◆ **Stated problem**:
Extract the complete data exactly as given.

◆ **Raw data**:

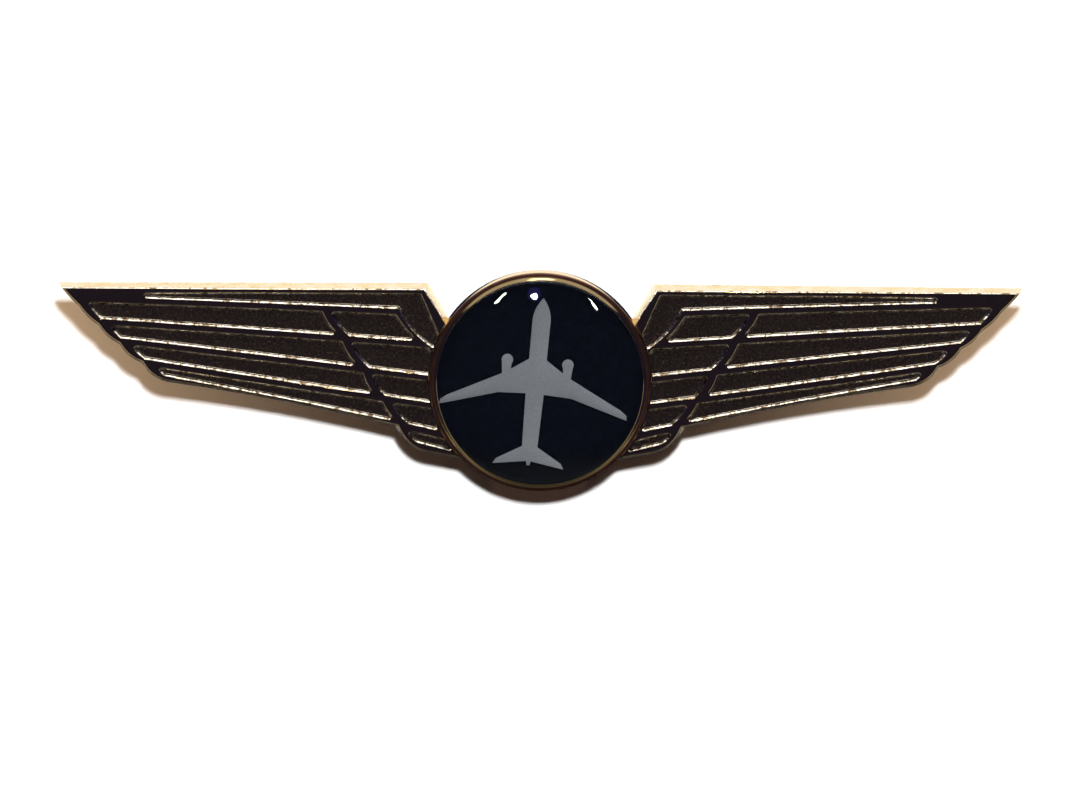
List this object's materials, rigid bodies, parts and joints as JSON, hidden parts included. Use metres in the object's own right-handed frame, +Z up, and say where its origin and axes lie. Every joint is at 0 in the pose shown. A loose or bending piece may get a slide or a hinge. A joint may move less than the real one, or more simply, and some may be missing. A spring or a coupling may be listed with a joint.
{
  "type": "pilot wings pin",
  "caption": "Gold feathered wings with a domed black emblem and silver airliner, worn on cloth by nail posts and spring clutches.",
  "frame": {"origin": "on the flat back of the wings, on the centre post's axis, which is also the axis of the round boss", "axes": "+Z up as worn, +X to the onlooker's right along the span, face towards -Y, posts along +Y"},
  "size_m": [0.0762, 0.0104, 0.0176],
  "materials": {
    "gilt_casting": "gold-plated, polished on the raised borders and ribs, sandblasted in the cells",
    "black_enamel": "gloss black",
    "silver_print": "flat silver-grey",
    "clear_dome": "clear, glossy",
    "gilt_post": "plated, bright",
    "clutch_brass": "pressed sheet, bright",
    "spring_steel": "drawn wire"
  },
  "bodies": {
    "root": {"wing_plate": "gilt_casting", "emblem_disc": "black_enamel", "airliner": "silver_print", "emblem_dome": "clear_dome", "post_left": "gilt_post", "post_centre": "gilt_post", "post_right": "gilt_post"},
    "clutch_left": {"clutch_base_left": "clutch_brass", "clutch_cover_left": "clutch_brass", "clutch_spring_left": "spring_steel"},
    "outer_jaw_left": {"outer_jaw_left": "clutch_brass"},
    "inner_jaw_left": {"inner_jaw_left": "clutch_brass"},
    "clutch_centre": {"clutch_base_centre": "clutch_brass", "clutch_cover_centre": "clutch_brass", "clutch_spring_centre": "spring_steel"},
    "outer_jaw_centre": {"outer_jaw_centre": "clutch_brass"},
    "inner_jaw_centre": {"inner_jaw_centre": "clutch_brass"},
    "clutch_right": {"clutch_base_right": "clutch_brass", "clutch_cover_right": "clutch_brass", "clutch_spring_right": "spring_steel"},
    "outer_jaw_right": {"outer_jaw_right": "clutch_brass"},
    "inner_jaw_right": {"inner_jaw_right": "clutch_brass"}
  },
  "joints": [
    {"name": "clutch_left_pull", "type": "slide", "parent": "root", "child": "clutch_left", "axis": [0, 1, 0], "range_m": [0, 0.008]},
    {"name": "outer_jaw_left_squeeze", "type": "slide", "parent": "clutch_left", "child": "outer_jaw_left", "axis": [-1, 0, 0], "range_m": [0, 0.0006], "stiffness_N_per_m": 1500, "deforming": ["clutch_spring_left"]},
    {"name": "inner_jaw_left_squeeze", "type": "slide", "parent": "clutch_left", "child": "inner_jaw_left", "axis": [1, 0, 0], "range_m": [0, 0.0006], "stiffness_N_per_m": 1500},
    {"name": "clutch_centre_pull", "type": "slide", "parent": "root", "child": "clutch_centre", "axis": [0, 1, 0], "range_m": [0, 0.008]},
    {"name": "outer_jaw_centre_squeeze", "type": "slide", "parent": "clutch_centre", "child": "outer_jaw_centre", "axis": [-1, 0, 0], "range_m": [0, 0.0006], "stiffness_N_per_m": 1500, "deforming": ["clutch_spring_centre"]},
    {"name": "inner_jaw_centre_squeeze", "type": "slide", "parent": "clutch_centre", "child": "inner_jaw_centre", "axis": [1, 0, 0], "range_m": [0, 0.0006], "stiffness_N_per_m": 1500},
    {"name": "clutch_right_pull", "type": "slide", "parent": "root", "child": "clutch_right", "axis": [0, 1, 0], "range_m": [0, 0.008]},
    {"name": "outer_jaw_right_squeeze", "type": "slide", "parent": "clutch_right", "child": "outer_jaw_right", "axis": [-1, 0, 0], "range_m": [0, 0.0006], "stiffness_N_per_m": 1500, "deforming": ["clutch_spring_right"]},
    {"name": "inner_jaw_right_squeeze", "type": "slide", "parent": "clutch_right", "child": "inner_jaw_right", "axis": [1, 0, 0], "range_m": [0, 0.0006], "stiffness_N_per_m": 1500}
  ],
  "couplings": [
    {"joint": "inner_jaw_left_squeeze", "follows": "outer_jaw_left_squeeze", "ratio": 1},
    {"joint": "inner_jaw_centre_squeeze", "follows": "outer_jaw_centre_squeeze", "ratio": 1},
    {"joint": "inner_jaw_right_squeeze", "follows": "outer_jaw_right_squeeze", "ratio": 1}
  ]
}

◆ **Finished exercise**:
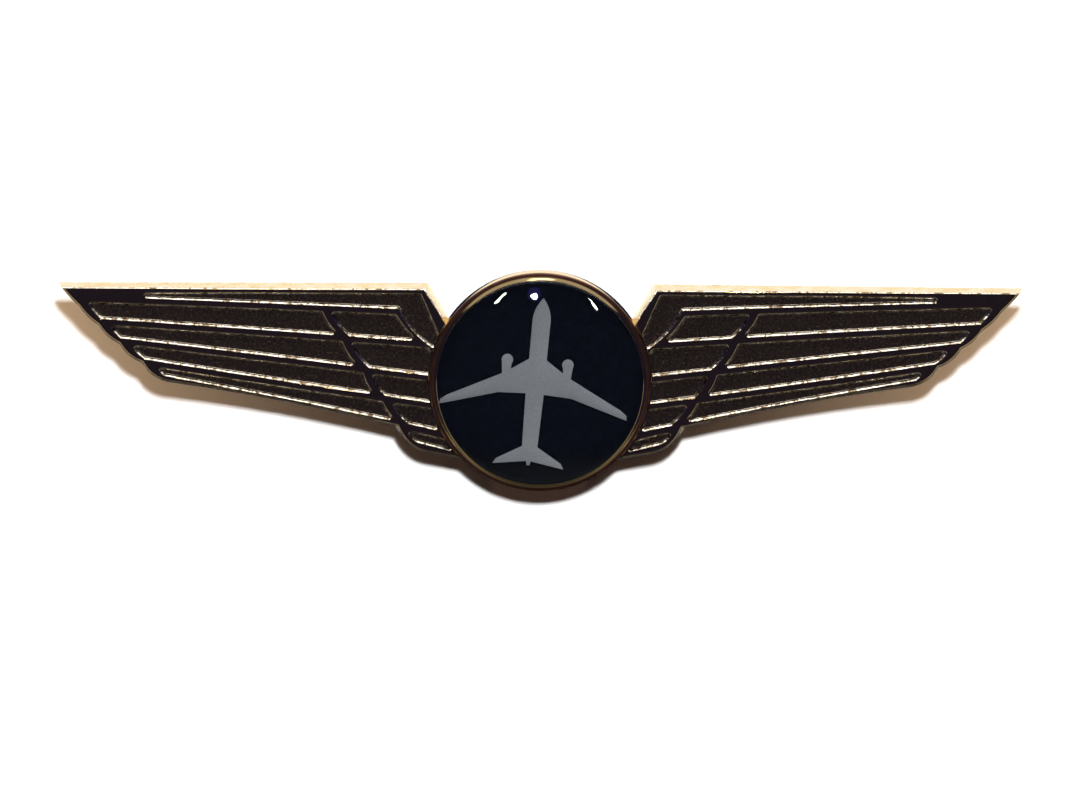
List this object's materials, rigid bodies, parts and joints as JSON, hidden parts included. Use metres in the object's own right-handed frame, +Z up, and say where its origin and axes lie. Every joint is at 0 in the pose shown. A loose or bending piece may get a slide or a hinge. A joint may move less than the real one, or more simply, and some may be missing. A spring or a coupling may be listed with a joint.
{
  "type": "pilot wings pin",
  "caption": "Gold feathered wings with a domed black emblem and silver airliner, worn on cloth by nail posts and spring clutches.",
  "frame": {"origin": "on the flat back of the wings, on the centre post's axis, which is also the axis of the round boss", "axes": "+Z up as worn, +X to the onlooker's right along the span, face towards -Y, posts along +Y"},
  "size_m": [0.0762, 0.0104, 0.0176],
  "materials": {
    "gilt_casting": "gold-plated, polished on the raised borders and ribs, sandblasted in the cells",
    "black_enamel": "gloss black",
    "silver_print": "flat silver-grey",
    "clear_dome": "clear, glossy",
    "gilt_post": "plated, bright",
    "clutch_brass": "pressed sheet, bright",
    "spring_steel": "drawn wire"
  },
  "bodies": {
    "root": {"wing_plate": "gilt_casting", "emblem_disc": "black_enamel", "airliner": "silver_print", "emblem_dome": "clear_dome", "post_left": "gilt_post", "post_centre": "gilt_post", "post_right": "gilt_post"},
    "clutch_left": {"clutch_base_left": "clutch_brass", "clutch_cover_left": "clutch_brass", "clutch_spring_left": "spring_steel"},
    "outer_jaw_left": {"outer_jaw_left": "clutch_brass"},
    "inner_jaw_left": {"inner_jaw_left": "clutch_brass"},
    "clutch_centre": {"clutch_base_centre": "clutch_brass", "clutch_cover_centre": "clutch_brass", "clutch_spring_centre": "spring_steel"},
    "outer_jaw_centre": {"outer_jaw_centre": "clutch_brass"},
    "inner_jaw_centre": {"inner_jaw_centre": "clutch_brass"},
    "clutch_right": {"clutch_base_right": "clutch_brass", "clutch_cover_right": "clutch_brass", "clutch_spring_right": "spring_steel"},
    "outer_jaw_right": {"outer_jaw_right": "clutch_brass"},
    "inner_jaw_right": {"inner_jaw_right": "clutch_brass"}
  },
  "joints": [
    {"name": "clutch_left_pull", "type": "slide", "parent": "root", "child": "clutch_left", "axis": [0, 1, 0], "range_m": [0, 0.008]},
    {"name": "outer_jaw_left_squeeze", "type": "slide", "parent": "clutch_left", "child": "outer_jaw_left", "axis": [-1, 0, 0], "range_m": [0, 0.0006], "stiffness_N_per_m": 1500, "deforming": ["clutch_spring_left"]},
    {"name": "inner_jaw_left_squeeze", "type": "slide", "parent": "clutch_left", "child": "inner_jaw_left", "axis": [1, 0, 0], "range_m": [0, 0.0006], "stiffness_N_per_m": 1500},
    {"name": "clutch_centre_pull", "type": "slide", "parent": "root", "child": "clutch_centre", "axis": [0, 1, 0], "range_m": [0, 0.008]},
    {"name": "outer_jaw_centre_squeeze", "type": "slide", "parent": "clutch_centre", "child": "outer_jaw_centre", "axis": [-1, 0, 0], "range_m": [0, 0.0006], "stiffness_N_per_m": 1500, "deforming": ["clutch_spring_centre"]},
    {"name": "inner_jaw_centre_squeeze", "type": "slide", "parent": "clutch_centre", "child": "inner_jaw_centre", "axis": [1, 0, 0], "range_m": [0, 0.0006], "stiffness_N_per_m": 1500},
    {"name": "clutch_right_pull", "type": "slide", "parent": "root", "child": "clutch_right", "axis": [0, 1, 0], "range_m": [0, 0.008]},
    {"name": "outer_jaw_right_squeeze", "type": "slide", "parent": "clutch_right", "child": "outer_jaw_right", "axis": [-1, 0, 0], "range_m": [0, 0.0006], "stiffness_N_per_m": 1500, "deforming": ["clutch_spring_right"]},
    {"name": "inner_jaw_right_squeeze", "type": "slide", "parent": "clutch_right", "child": "inner_jaw_right", "axis": [1, 0, 0], "range_m": [0, 0.0006], "stiffness_N_per_m": 1500}
  ],
  "couplings": [
    {"joint": "inner_jaw_left_squeeze", "follows": "outer_jaw_left_squeeze", "ratio": 1},
    {"joint": "inner_jaw_centre_squeeze", "follows": "outer_jaw_centre_squeeze", "ratio": 1},
    {"joint": "inner_jaw_right_squeeze", "follows": "outer_jaw_right_squeeze", "ratio": 1}
  ]
}